Memory simply cannot sit still. Following the minimal briskness of “Good Times,” longer “His Belly Burst” moves slowly but surely from serenity to anxiety to outright dread as Eno-ish strings are overcome and eventually consumed whole by chugging and growing guitar. “2nd Anniversary” mucks around with empty space disturbed by broad strokes of guitar and reverb before petering off into silence once more. But every expectation about the pace and mood of the album is, now twenty minutes in, subverted and then completely fucked with on the unbelievable “And Ever…,” a song you simply need to hear to believe. And then, continuing the album’s tendency toward consumption and disappearance, the track’s rock ensemble is eventually overwhelmed by a wave of white noise.
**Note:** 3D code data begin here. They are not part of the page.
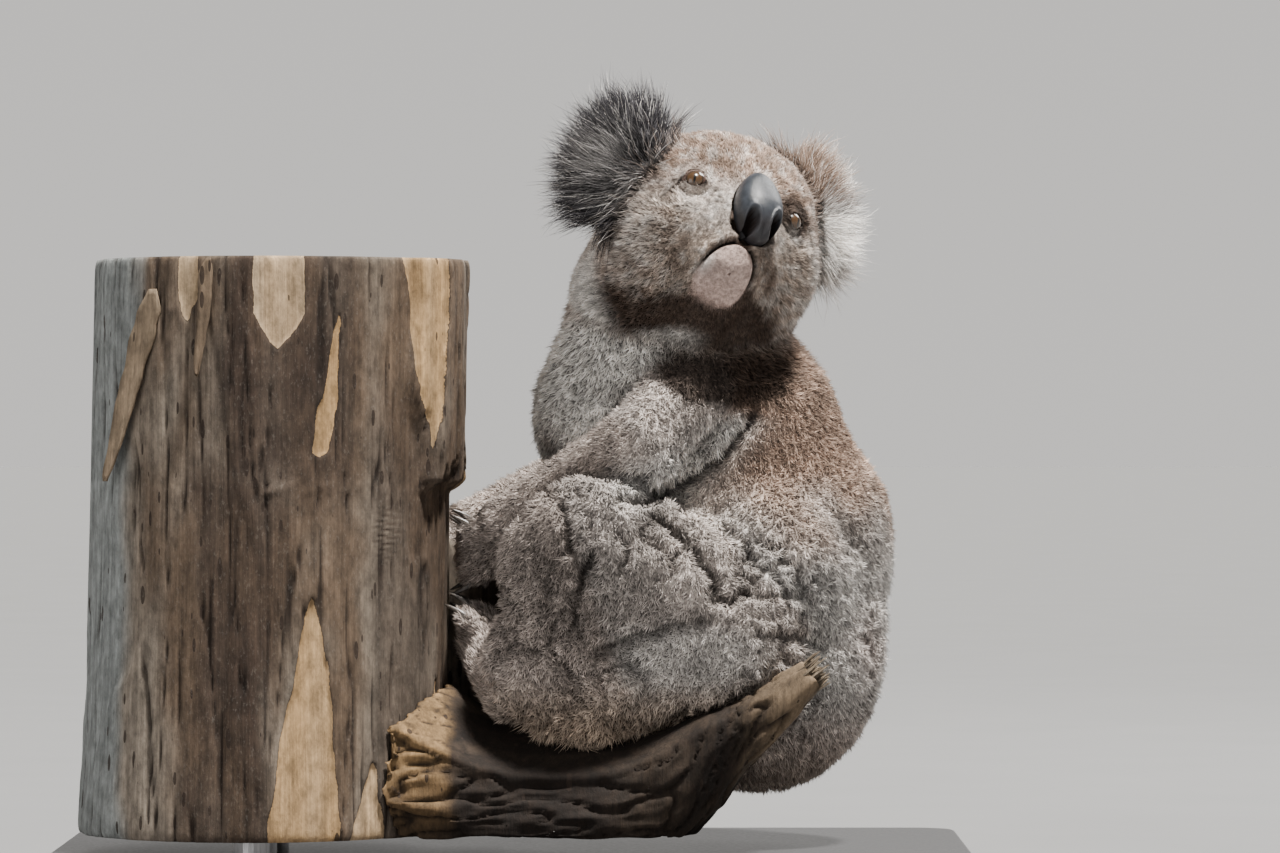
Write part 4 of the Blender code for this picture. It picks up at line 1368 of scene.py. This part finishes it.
def nose_material():
    """Slate leather, pebbled, slightly moist, with painted shade in the nostrils and under the pad.
    """
    skin = Nodes("nose_leather")
    place = skin.place()
    cells = skin.add(
        "ShaderNodeTexVoronoi", {"feature": "DISTANCE_TO_EDGE"}, Vector=place, Scale=1300.0,
    )
    soft = skin.noise(place, 160.0, 4.0)
    colour = skin.ramp(soft, ((0.3, (0.015, 0.018, 0.023)), (0.7, (0.038, 0.044, 0.055))))
    # Painted shade: near black in the nostrils, darker over the pad's underside.
    nose_painted_shade = skin.attribute("nose_painted_shade")
    colour = skin.mix(colour, (0.012, 0.005, 0.004), nose_painted_shade)
    rough = skin.ramp(skin.noise(place, 420.0, 3.0), ((0.3, 0.30), (0.7, 0.48)))
    rough = skin.maths("MAXIMUM", rough, skin.times(nose_painted_shade, 0.95))
    skin.set(Base_Color=colour, Roughness=rough, Specular_IOR_Level=0.5)
    skin.bump(skin.maths("MINIMUM", cells.outputs["Distance"], 0.25), 0.35, 0.0006)
    return skin.material


def make_nose():
    """The pad as a closed dome with nostrils pressed in at its lower corners."""
    centre = box_centre("nose")
    rings, spokes = 60, 110
    turn, lean = math.cos(NOSE_ROLL), math.sin(NOSE_ROLL)
    half_width, half_height, dome = 0.0175, 0.0292, 0.0152
    points, nose_painted_shade = [], []
    for i in range(rings + 1):
        t = math.pi * i / rings
        for k in range(spokes):
            angle = math.tau * k / spokes
            out = math.sin(t) ** 0.85
            x, z = out * math.cos(angle), out * math.sin(angle)
            low, high = max(-z, 0.0), max(z, 0.0)
            width = half_width * (1.0 - 0.10 * high**2 + 0.04 * low * (1.0 - low))
            side = x * width
            up = z * half_height + 0.0005
            ahead = dome * (1.0 - 0.18 * high) * math.copysign(abs(math.cos(t)) ** 0.8, math.cos(t))
            ahead += 0.0022 * math.exp(-((z + 0.15) / 0.5) ** 2) * (t < math.pi / 2)
            pit = 0.0
            for way in (1.0, -1.0):
                # Each nostril is a comma that opens down and outwards.
                u, v = x * way - 0.52, z + 0.60
                turned_u, turned_v = u * 0.92 - v * 0.38, u * 0.38 + v * 0.92
                pit = max(pit, math.exp(-((turned_u / 0.24) ** 2) - (turned_v / 0.34) ** 2))
            groove = math.exp(-((x / 0.07) ** 2)) * max(0.0, min(1.0, (-z - 0.45) * 3.0))
            if t < math.pi / 2:
                ahead -= 0.0170 * float(smooth_step(0.42, 0.62, pit)) + 0.0018 * groove
                rim = math.exp(-(((pit - 0.24) / 0.10) ** 2))
                ahead += 0.0016 * rim * (z < 0.1)
            turned = side * turn + up * lean, ahead, up * turn - side * lean
            points.append(centre + np.array(turned) @ HEAD_AXES)
            # Painted shade: darker towards the pad's underside and near black in the nostrils.
            dark = 0.50 * float(smooth_step(-0.20, -0.65, z))
            if t < math.pi / 2:
                dark = max(dark, float(smooth_step(0.42, 0.50, pit)))
            nose_painted_shade.append(dark)
    mesh = ring_mesh("nose_pad", np.array(points), spokes, capped=False)
    add_attribute(mesh, "nose_painted_shade", "FLOAT", np.array(nose_painted_shade))
    with editing(mesh) as draft:
        bmesh.ops.remove_doubles(draft, verts=draft.verts, dist=1e-6)
        bmesh.ops.recalc_face_normals(draft, faces=draft.faces)
    mesh.shade_smooth()
    piece = add_object(mesh.name, mesh, nose_material())
    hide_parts("nose")


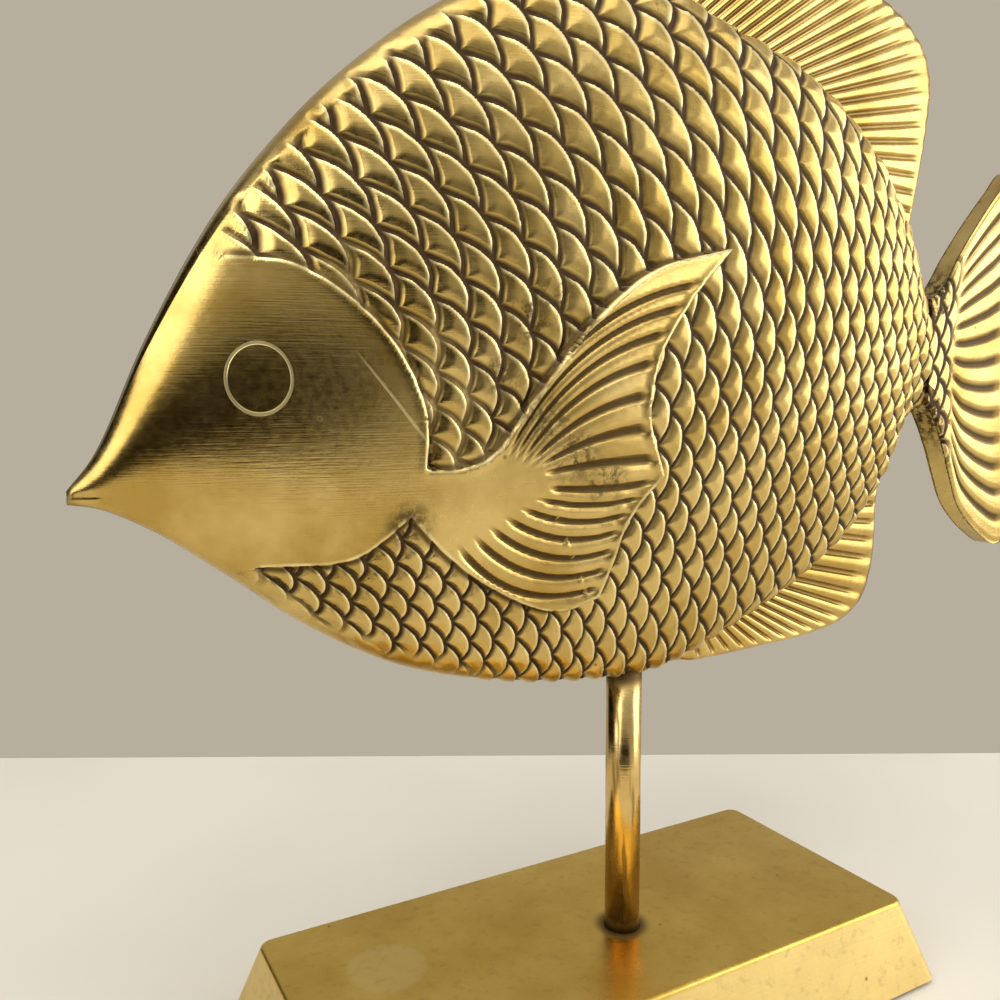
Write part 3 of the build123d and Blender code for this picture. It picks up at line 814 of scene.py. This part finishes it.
def brass_surface(tree, surface, dark, light, polish, grime_and_shade, wear_and_highlight=0.0, height=0.0, height_share=0.0):
    """Colour, gloss and bump of brass: brown where patina gathers and where shade is painted, pale and
    bright where it rubs and where highlights are painted.

    It gives back its roughness, for a piece that is polished unevenly.
    """
    place = add_node(tree, "TexCoord").outputs["Object"]
    cloud = add_node(
        tree, "TexNoise", {"Vector": place, "Scale": 1 / cloud_size, "Detail": 4, "Roughness": 0.6}
    )
    pits = add_node(
        tree, "TexNoise", {"Vector": place, "Scale": 1 / pit_size, "Detail": 3, "Roughness": 0.6}
    )
    # Scratches of the polishing wheel run level along the fish. The turn hides the noise's own grid
    wheel = add_node(tree, "Mapping", {
        "Vector": place, "Rotation": (0, 0.7, 0),
        "Scale": (1 / scratch_length, 1 / scratch_length, 1 / scratch_width),
    })
    scratch = add_node(tree, "TexNoise", {"Vector": wheel.outputs[0], "Scale": 1, "Detail": 2})
    # Brown specks up to 1 mm across, in about a fifth of the cells of a loose net
    cells = add_node(tree, "TexVoronoi", {"Vector": place, "Scale": 1 / speck_spacing})
    spot = add_node(tree, "MapRange", {0: cells.outputs["Distance"], 1: 0.02, 2: 0.09, 3: 0.75, 4: 0.0})
    chance = add_node(tree, "SeparateXYZ", {0: cells.outputs["Color"]})
    kept = add_node(tree, "Math", {0: chance.outputs[0], 1: 0.8}, operation="GREATER_THAN")
    speck = add_node(tree, "Math", {0: spot.outputs[0], 1: kept.outputs[0]}, operation="MULTIPLY")
    soil_and_shade = add_node(tree, "Math", {0: grime_and_shade, 1: speck.outputs[0]}, operation="MAXIMUM").outputs[0]

    # Colour: two golds in soft clouds, then the rubbed places and painted highlights, then the brown soil
    # and painted shade
    tone = add_node(tree, "MapRange", {0: cloud.outputs[0], 1: 0.35, 2: 0.68, 3: 0.0, 4: 1.0})
    gold = add_node(
        tree, "Mix", {0: tone.outputs[0], 6: linear(dark), 7: linear(light)}, data_type="RGBA"
    )
    rubbed = add_node(tree, "Mix", {0: wear_and_highlight, 6: gold.outputs[2], 7: linear("#F1E0A6")}, data_type="RGBA")
    brown = add_node(
        tree, "Mix", {0: pits.outputs[0], 6: linear("#1A1006"), 7: linear("#543A14")}, data_type="RGBA"
    )
    colour = add_node(
        tree, "Mix", {0: soil_and_shade, 6: rubbed.outputs[2], 7: brown.outputs[2]}, data_type="RGBA"
    )
    tree.links.new(colour.outputs[2], surface.inputs["Base Color"])

    # Gloss: rubbed edges, painted highlights, brown soil and painted shade are duller, and soil and
    # painted shade are less metallic
    gloss = add_node(tree, "MapRange", {0: pits.outputs[0], 1: 0.3, 2: 0.7, 3: polish, 4: polish + 0.1})
    worn = add_node(tree, "Mix", {0: wear_and_highlight, 2: gloss.outputs[0], 3: worn_roughness}, data_type="FLOAT")
    soiled = add_node(tree, "Mix", {0: soil_and_shade, 2: worn.outputs[0], 3: soil_roughness}, data_type="FLOAT")
    tree.links.new(soiled.outputs[0], surface.inputs["Roughness"])
    metal = add_node(tree, "MapRange", {0: soil_and_shade, 1: 0.0, 2: 1.0, 3: 1.0, 4: soil_metal})
    tree.links.new(metal.outputs[0], surface.inputs["Metallic"])

    # Bump: fine pits and scratches, and the cut lines
    pitted = add_node(tree, "Math", {0: pits.outputs[0], 1: fine_bump}, operation="MULTIPLY")
    scratched = add_node(
        tree, "Math", {0: scratch.outputs[0], 1: fine_bump, 2: pitted.outputs[0]},
        operation="MULTIPLY_ADD"
    )
    whole = add_node(
        tree, "Math", {0: height, 1: height_share, 2: scratched.outputs[0]}, operation="MULTIPLY_ADD"
    )
    bump = add_node(tree, "Bump", {"Height": whole.outputs[0], "Distance": bump_depth, "Strength": 1.0})
    tree.links.new(bump.outputs[0], surface.inputs["Normal"])
    return soiled.outputs[0]


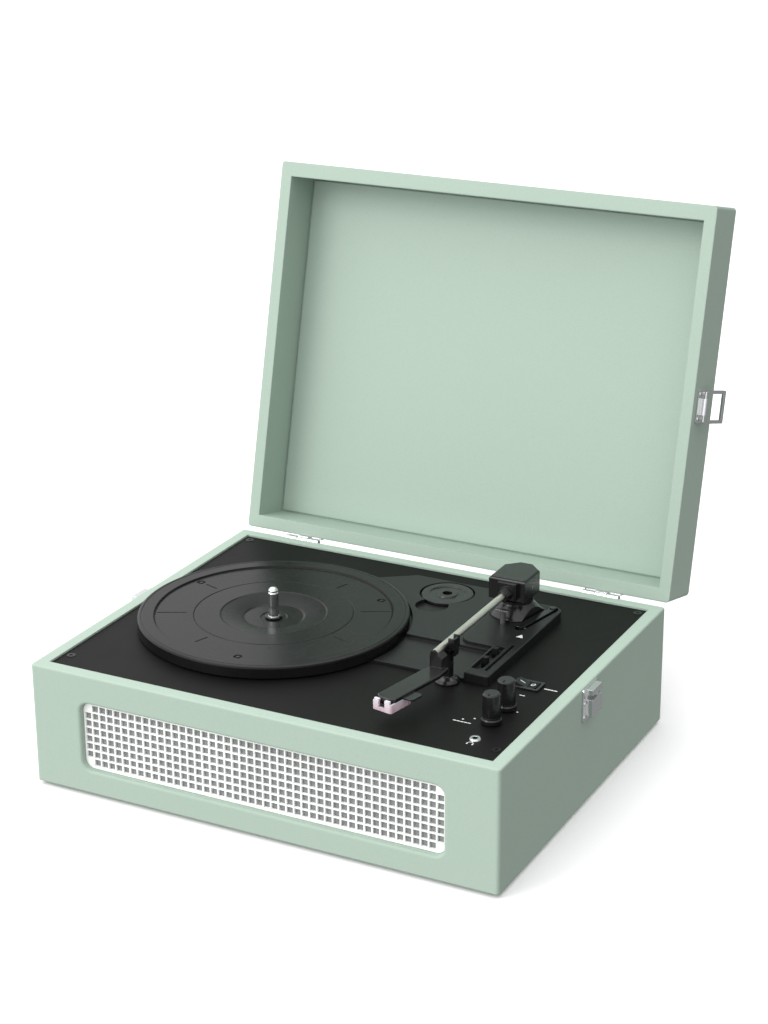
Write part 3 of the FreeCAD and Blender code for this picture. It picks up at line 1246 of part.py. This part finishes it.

Later we’re given the fleeting “Nostalgia,” the version of “How This Will End” that DeVotchKa would have written if they lost their flare for drama and had a better knack for subtlety. This is all to say that Memory is about as varied and downright thrilling an album as you’re likely to find in this still-waking year. Conventions are introduced and subsequently dropped, styles appropriated and then subverted, and the result is a record that is thoroughly surprising and never for a second dull.